Your security teams need an "MCP Security Checklist." Verify every agent deployment. Sign your context stores. Audit decision-making logic against expected behavior. When you pair high-speed AI threat detection with human oversight, you create a defensive loop that’s significantly harder to crack than any legacy firewall.
Frequently Asked Questions
Why can't my existing WAF protect my MCP-based AI apps?
WAFs are designed for stateless request/response cycles. MCP is stateful and context-heavy; WAFs simply cannot interpret the "intent" or the long-lived, complex dialogue occurring between agents, making them blind to context-based attacks.
What is "Context Poisoning" and how do I prevent it?

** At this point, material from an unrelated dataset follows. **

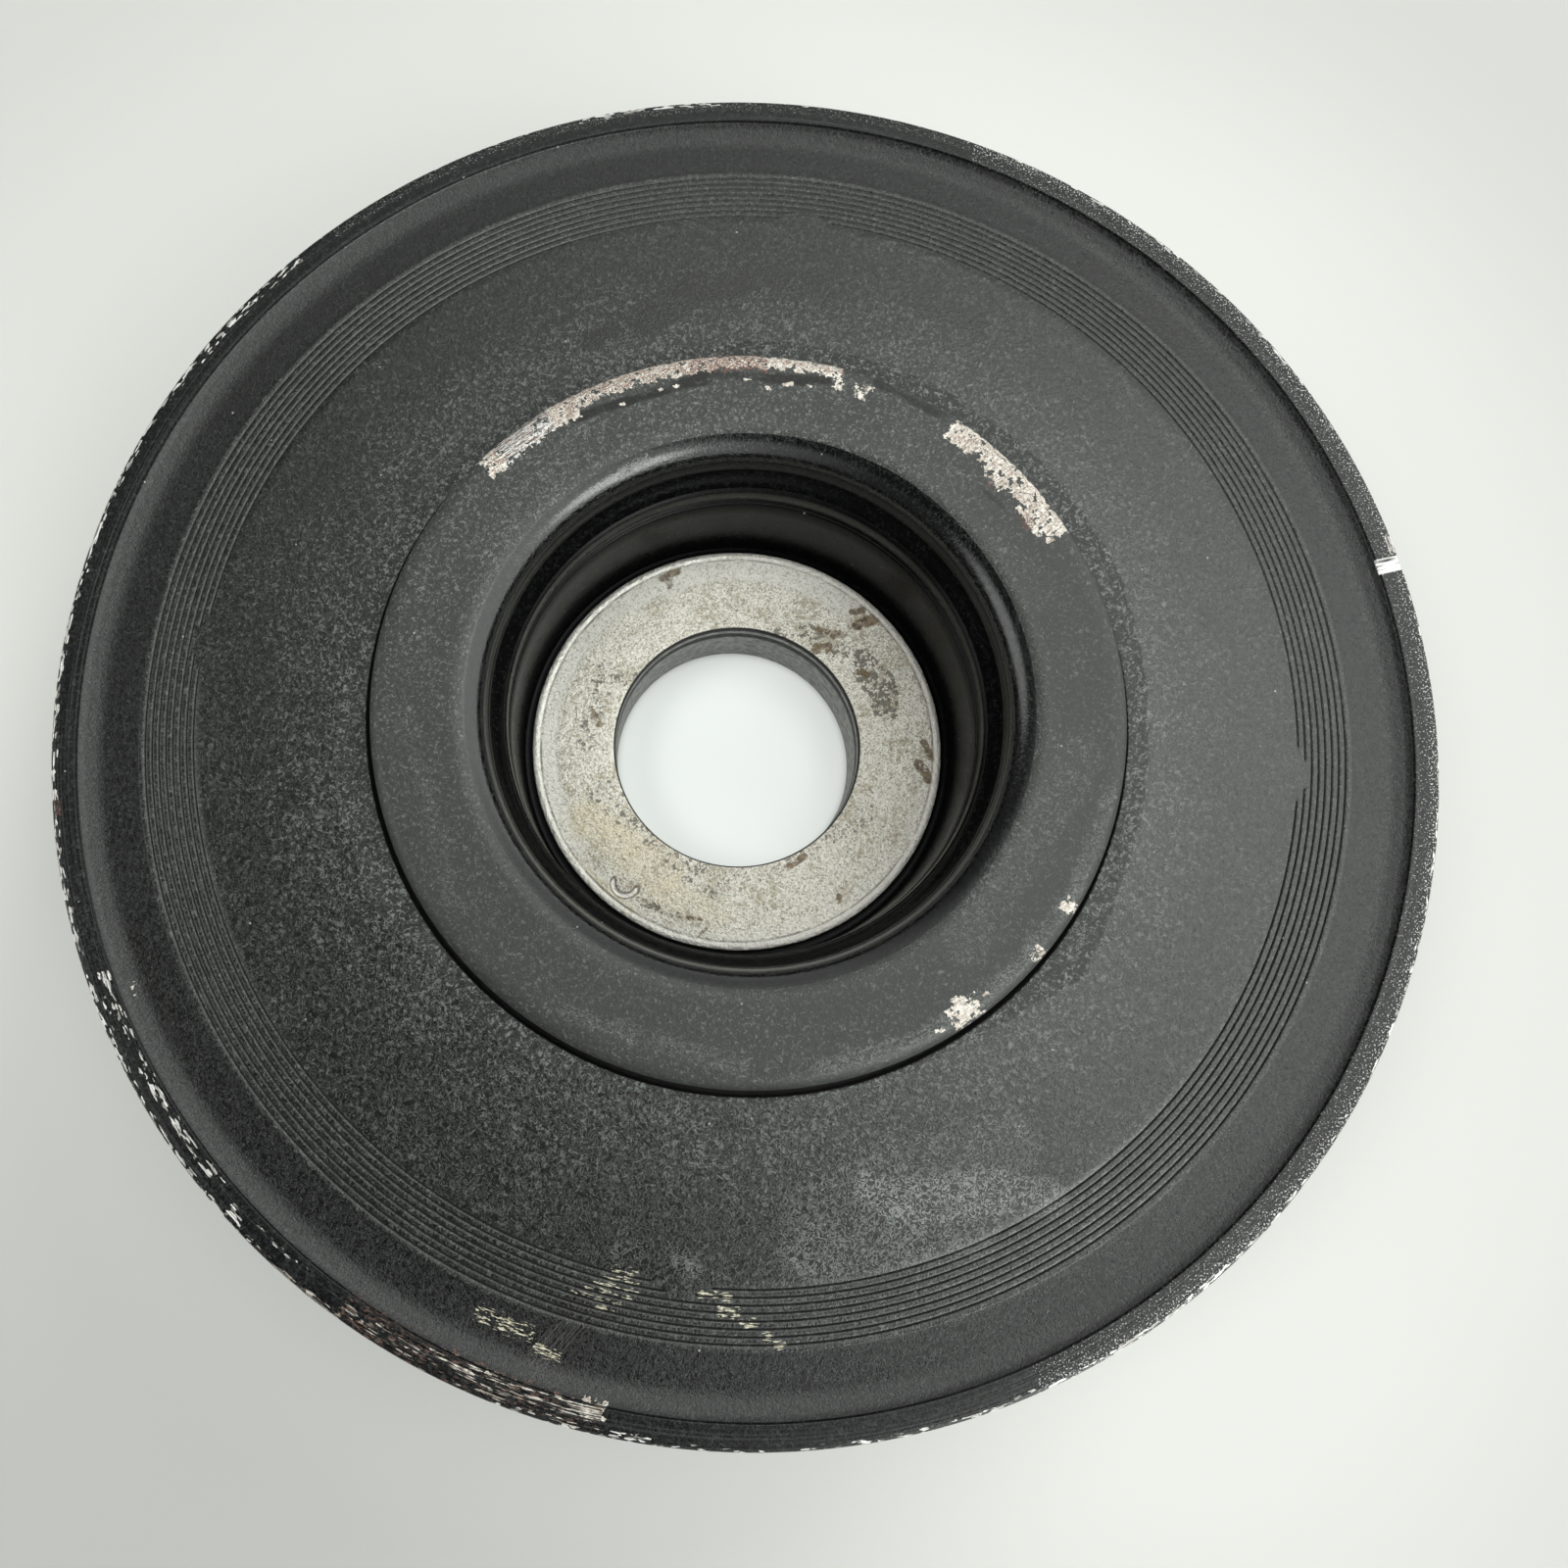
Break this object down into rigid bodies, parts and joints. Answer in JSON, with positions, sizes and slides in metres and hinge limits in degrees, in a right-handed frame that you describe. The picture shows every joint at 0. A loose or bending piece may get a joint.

Context Poisoning is the manipulation of an AI’s long-term memory to alter its reasoning. Prevention requires strict input sanitization and cryptographic verification of all data pulled from the context store to ensure it hasn't been tampered with.
Do I need to replace all my encryption today?
Not necessarily, but you must implement "Cryptographic Agility" today. This ensures your systems are architected to allow for seamless algorithm swapping as new quantum-resistant standards evolve and become mandatory, preventing a massive, panicked migration later.
What is the primary risk of waiting until 2027 to address quantum threats?
The primary risk is the "Harvest-Now, Decrypt-Later" threat. Any sensitive data exfiltrated today will be readable by quantum computers in the near future, rendering your current security posture effectively void for long-term data protection.